Nous le disons au moment où paraît ce numéro de la revue et où le pays célèbre sa Fête nationale, en achevant de panser ses plaies et de surmonter, grâce à la détermination de son peuple, les effets de la discorde et de la crise sécuritaire qu’il a connues, en œuvrant à parer aux atteintes touchant à son unité nationale et en avançant résolument sur la voie de la démocratie et de la pleine réalisation de son projet de réformes – projet dont l’un des plus beaux fruits est le soutien apporté à la publication de La Culture populaire, afin de combler un vide, tant à l’échelon local qu’au niveau de la région du Golfe et de l’ensemble du monde arabe, et de jeter un pont vers les autres cultures du monde. La revue entame aujourd’hui sa cinquième année d’existence, toujours fidèle à ses principes et à sa démarche scientifique spécialisée, toujours plus soucieuse d’attirer les compétences scientifiques les plus reconnues, de susciter le débat et le questionnement en mobilisant de nouvelles compétences, de documenter la part de l’héritage laissée en déshérence, tout en veillant à maintenir son niveau d’exigence académique et artistique, à assurer la régularité de sa parution et, grâce à sa coopération avec l’Organisation internationale de l’art populaire, à toucher les lecteurs les plus éloignés.
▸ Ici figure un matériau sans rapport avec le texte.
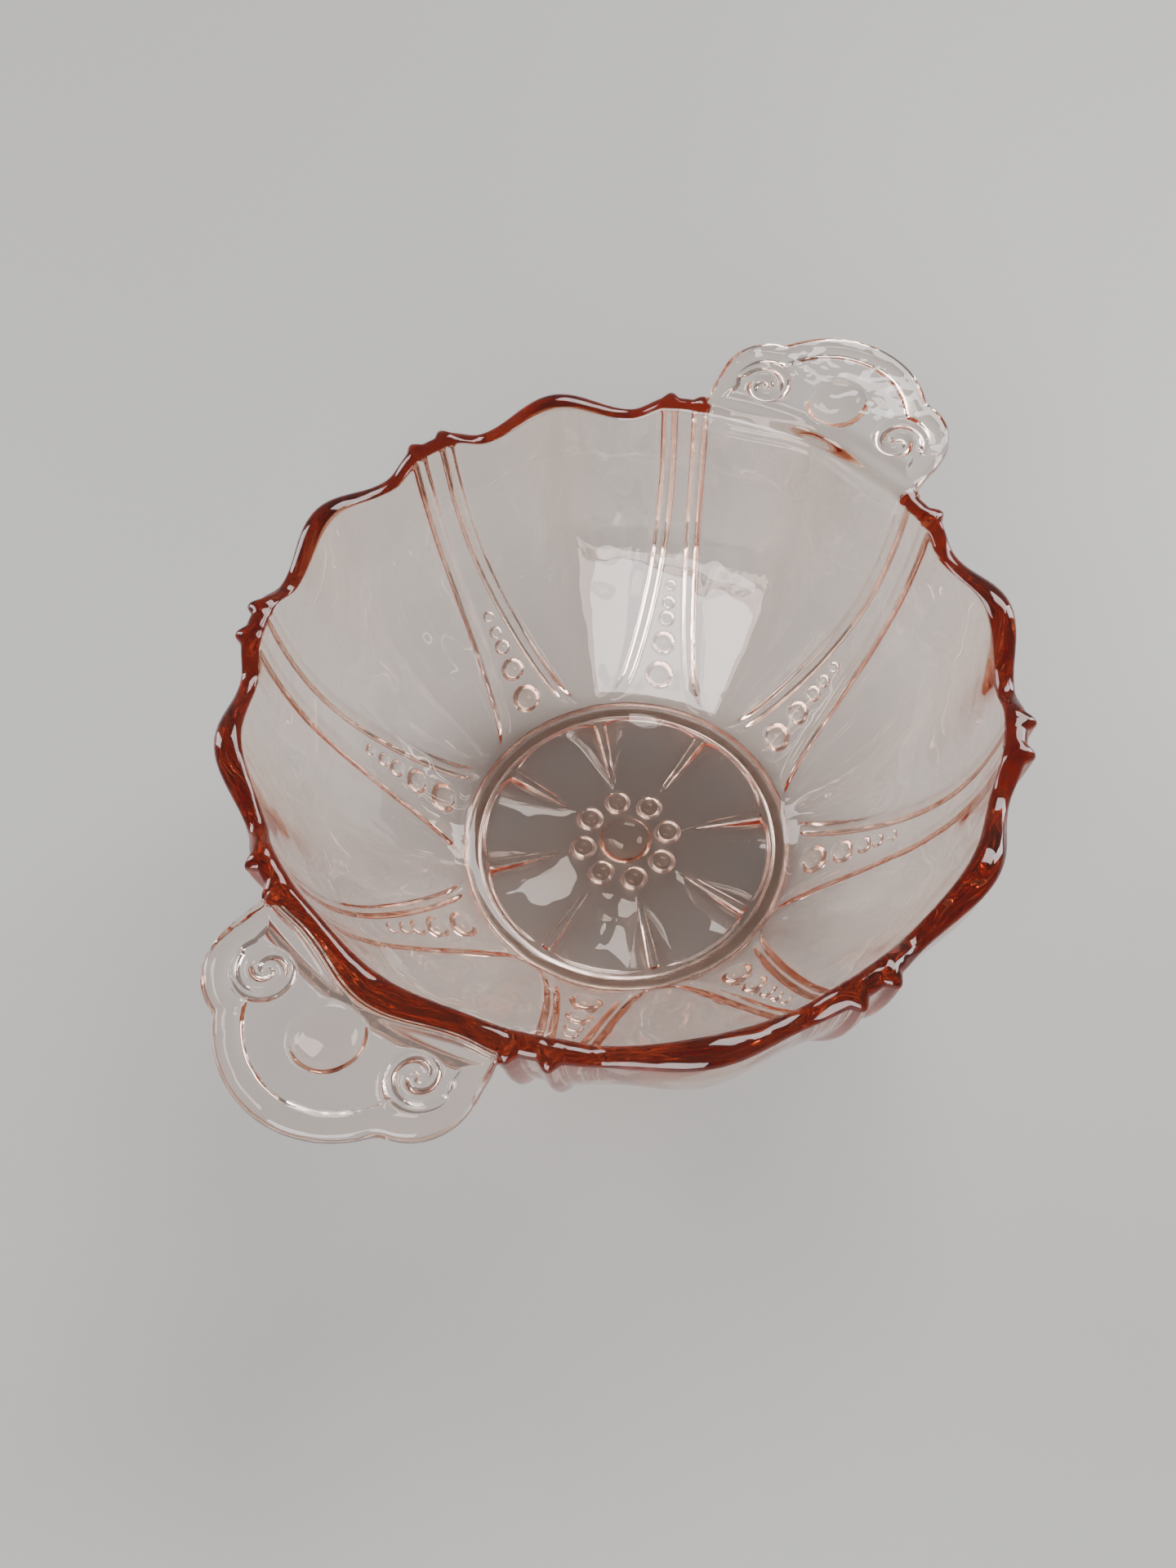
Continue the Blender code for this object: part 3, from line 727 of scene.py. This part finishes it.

La Culture populaire entre donc dans sa cinquième année avec la même confiance qui anime le Bahreïn qui réussit à surmonter toutes les épreuves et ne cesse, d’une Fête nationale à l’autre, de grandir et d’avancer sur la voie de l’excellence. Et c’est ainsi que notre revue demeure le message du patrimoine populaire que le Bahreïn adresse au monde.